Quote the full listing word for word.

--- START OF STORED ROWS ---

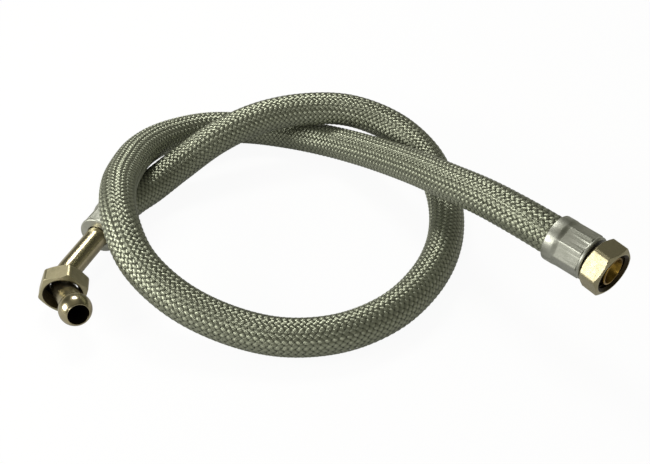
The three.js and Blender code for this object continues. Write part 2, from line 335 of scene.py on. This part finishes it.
def arc(radius, height, size, start, end, steps=4):
    """Points of a rounded edge about a (radius, height) centre, between angles in degrees."""
    points = []
    for step in range(steps + 1):
        turn = math.radians(start + (end - start) * step / steps)
        points.append((radius + size * math.cos(turn), height + size * math.sin(turn)))
    return points


def finished(name, bm, matrix, body, material, replaced, smooth=35, edge=0):
    """Makes the object, rounds and smooths it, and sets it in place of its CAD node."""
    bmesh.ops.remove_doubles(bm, verts=bm.verts, dist=1e-7)
    bmesh.ops.recalc_face_normals(bm, faces=bm.faces)
    mesh = bpy.data.meshes.new(name)
    bm.to_mesh(mesh)
    bm.free()
    mesh.transform(matrix)
    piece = bpy.data.objects.new(name, mesh)
    bpy.context.scene.collection.objects.link(piece)
    mesh.materials.append(material)
    if edge:
        bevel = piece.modifiers.new("Rounded edges", "BEVEL")
        bevel.width = edge
        bevel.segments = 2
        bevel.limit_method = "ANGLE"
        bevel.angle_limit = ROUNDED_FROM
    mesh.shade_smooth()
    mesh.set_sharp_from_angle(angle=math.radians(smooth))
    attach(piece, body)
    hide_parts(replaced)
    return piece


# ---------------------------------------------------------------- materials

def shade(paint, strength):
    """A colour made darker, or lighter with a strength above 1."""
    return tuple(part * strength for part in paint)


def new_material(name):
    material = bpy.data.materials.new(name)
    material.use_nodes = True
    material.node_tree.nodes.clear()
    return material


def add_node(tree, kind, links=None, values=None, **settings):
    """Adds one node, sets its properties and socket values, and links its inputs."""
    node = tree.nodes.new(kind)
    for setting, value in settings.items():
        setattr(node, setting, value)
    for socket, value in (values or {}).items():
        node.inputs[socket].default_value = value
    for socket, source in (links or {}).items():
        tree.links.new(source, node.inputs[socket])
    return node


def ramp(tree, source, stops):
    """Colour ramp from (place, colour) stops."""
    node = add_node(tree, "ShaderNodeValToRGB", {"Fac": source})
    elements = node.color_ramp.elements
    while len(elements) < len(stops):
        elements.new(0.5)
    for element, (place, value) in zip(elements, stops):
        element.position = place
        element.color = (*value, 1)
    return node.outputs["Color"]


def math_node(tree, operation, first, second=0.0, third=None):
    """Result of a Math node, whose inputs are numbers or sockets."""
    links, values = {}, {}
    for socket, value in enumerate((first, second, third)):
        if value is None:
            continue
        (links if isinstance(value, bpy.types.NodeSocket) else values)[socket] = value
    return add_node(tree, "ShaderNodeMath", links, values, operation=operation).outputs[0]


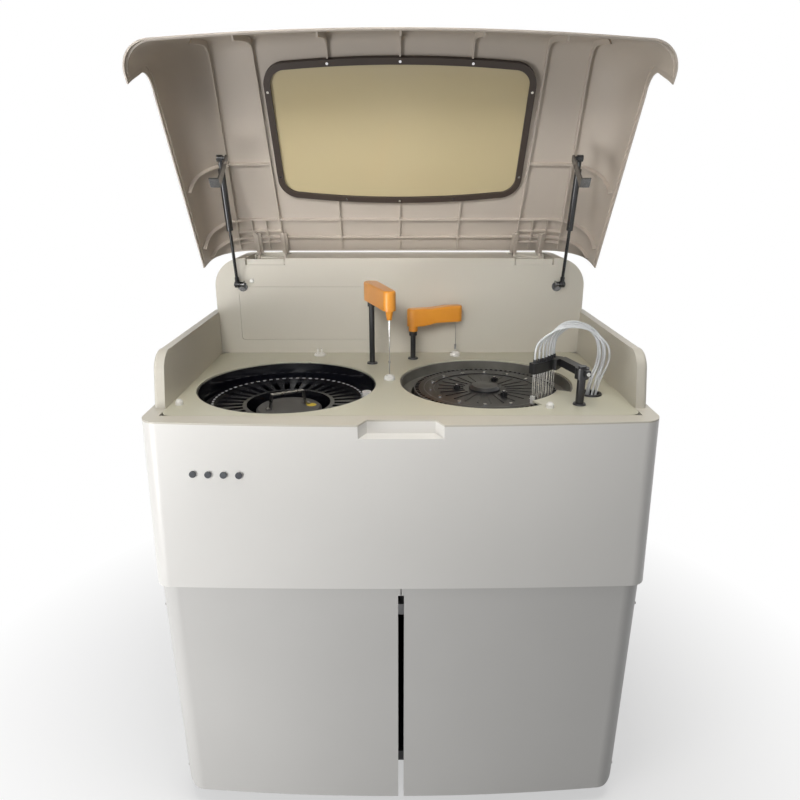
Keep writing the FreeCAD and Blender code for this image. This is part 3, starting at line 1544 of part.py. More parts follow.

--- END OF STORED ROWS ---

## THE ANSWER
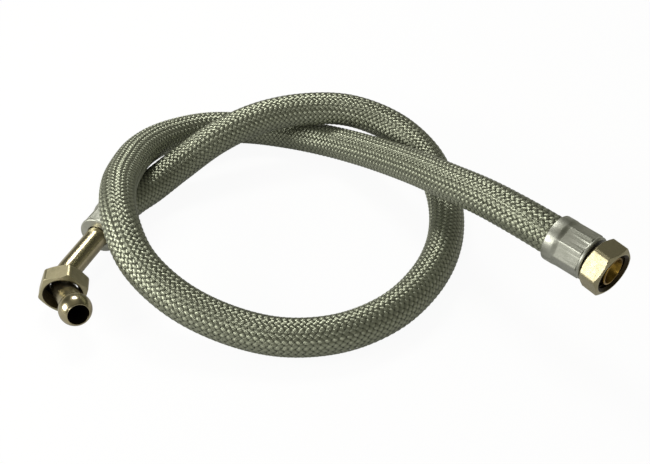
The three.js and Blender code for this object continues. Write part 2, from line 335 of scene.py on. This part finishes it.
def arc(radius, height, size, start, end, steps=4):
    """Points of a rounded edge about a (radius, height) centre, between angles in degrees."""
    points = []
    for step in range(steps + 1):
        turn = math.radians(start + (end - start) * step / steps)
        points.append((radius + size * math.cos(turn), height + size * math.sin(turn)))
    return points


def finished(name, bm, matrix, body, material, replaced, smooth=35, edge=0):
    """Makes the object, rounds and smooths it, and sets it in place of its CAD node."""
    bmesh.ops.remove_doubles(bm, verts=bm.verts, dist=1e-7)
    bmesh.ops.recalc_face_normals(bm, faces=bm.faces)
    mesh = bpy.data.meshes.new(name)
    bm.to_mesh(mesh)
    bm.free()
    mesh.transform(matrix)
    piece = bpy.data.objects.new(name, mesh)
    bpy.context.scene.collection.objects.link(piece)
    mesh.materials.append(material)
    if edge:
        bevel = piece.modifiers.new("Rounded edges", "BEVEL")
        bevel.width = edge
        bevel.segments = 2
        bevel.limit_method = "ANGLE"
        bevel.angle_limit = ROUNDED_FROM
    mesh.shade_smooth()
    mesh.set_sharp_from_angle(angle=math.radians(smooth))
    attach(piece, body)
    hide_parts(replaced)
    return piece


# ---------------------------------------------------------------- materials

def shade(paint, strength):
    """A colour made darker, or lighter with a strength above 1."""
    return tuple(part * strength for part in paint)


def new_material(name):
    material = bpy.data.materials.new(name)
    material.use_nodes = True
    material.node_tree.nodes.clear()
    return material


def add_node(tree, kind, links=None, values=None, **settings):
    """Adds one node, sets its properties and socket values, and links its inputs."""
    node = tree.nodes.new(kind)
    for setting, value in settings.items():
        setattr(node, setting, value)
    for socket, value in (values or {}).items():
        node.inputs[socket].default_value = value
    for socket, source in (links or {}).items():
        tree.links.new(source, node.inputs[socket])
    return node


def ramp(tree, source, stops):
    """Colour ramp from (place, colour) stops."""
    node = add_node(tree, "ShaderNodeValToRGB", {"Fac": source})
    elements = node.color_ramp.elements
    while len(elements) < len(stops):
        elements.new(0.5)
    for element, (place, value) in zip(elements, stops):
        element.position = place
        element.color = (*value, 1)
    return node.outputs["Color"]


def math_node(tree, operation, first, second=0.0, third=None):
    """Result of a Math node, whose inputs are numbers or sockets."""
    links, values = {}, {}
    for socket, value in enumerate((first, second, third)):
        if value is None:
            continue
        (links if isinstance(value, bpy.types.NodeSocket) else values)[socket] = value
    return add_node(tree, "ShaderNodeMath", links, values, operation=operation).outputs[0]


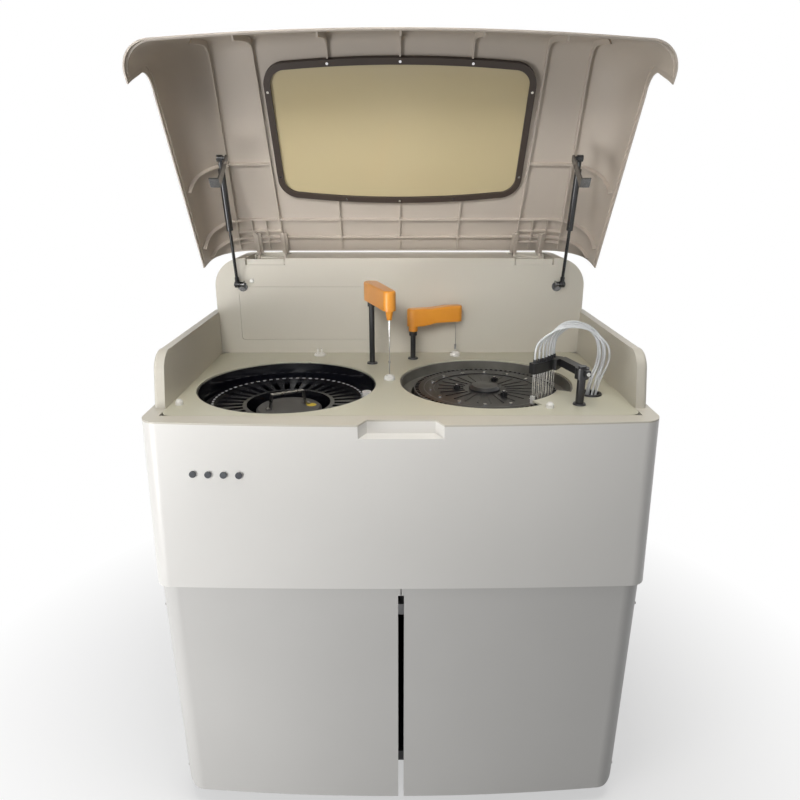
Keep writing the FreeCAD and Blender code for this image. This is part 3, starting at line 1544 of part.py. More parts follow.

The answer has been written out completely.